Let’s not forget that people are also cutting trees down to stay warm in the winter, which naturally is understandable. But there are alternative, very inexpensive alternatives now, such as gas heating. This is slow coming in Armenia’s rural areas, but for the most part there is little excuse in most of Yerevan. Another practice of heating during the winter that I noticed is practiced in Javakhk especially, namely burning dried dung chips, is not widely enacted in the villages here, which I think is strange. Thus people have cut down the windbreaks along main roads that were used to protect their own farmland in order to use the timber for fuel.

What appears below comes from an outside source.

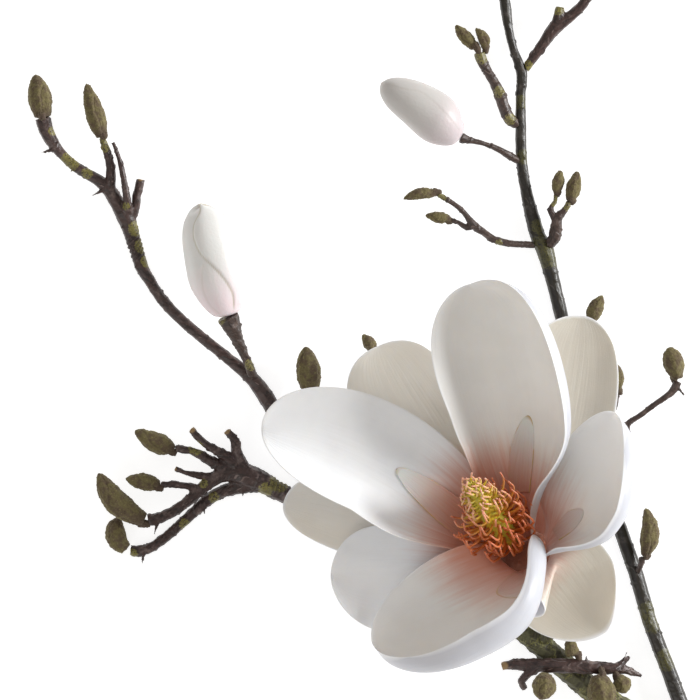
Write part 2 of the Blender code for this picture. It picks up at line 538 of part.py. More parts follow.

Again, so long as “vochinch” continues, unnecessary, drastic tree pruning and widespread cutting will continue unless citizens of Armenia start waking up and demand that the government do something to prevent it. We saw that protest worked in the case of preserving the Shikahogh Reserve in the Syunik Region in June. Now we have to ensure that environmental protection—not to discount the protection of human rights—
is enforced throughout the country.


Blogger Christian Garbis said...
Speaking about protesting, see the following artice titled "Yerevan Population Has No More Air To Breathe" by going to:

Anonymous Anonymous said...
From what I have seen, dung is used a lot for winter heating in the villages north of Aparan, between Aparan and the mountainpass down towards Spitak. I always see large piles of "dung-bricks" in those villages on my way to Spitak. I don't know about other rural areas, though.

Anonymous Anonymous said...
The use of dung as fuel became widespread during the early 90-s. Before that it was mainly used by the Azeris, and the Kurds in the Aparan area.

I haven't seen it being used but the smell is not disgusting at all when one drives through these villages where dung is used.

It's probably because the cows are on vegeterian diet. I wonder how the dung would smell if these cows were fed the 'American' diet (grain, other animal parts and antibiotics).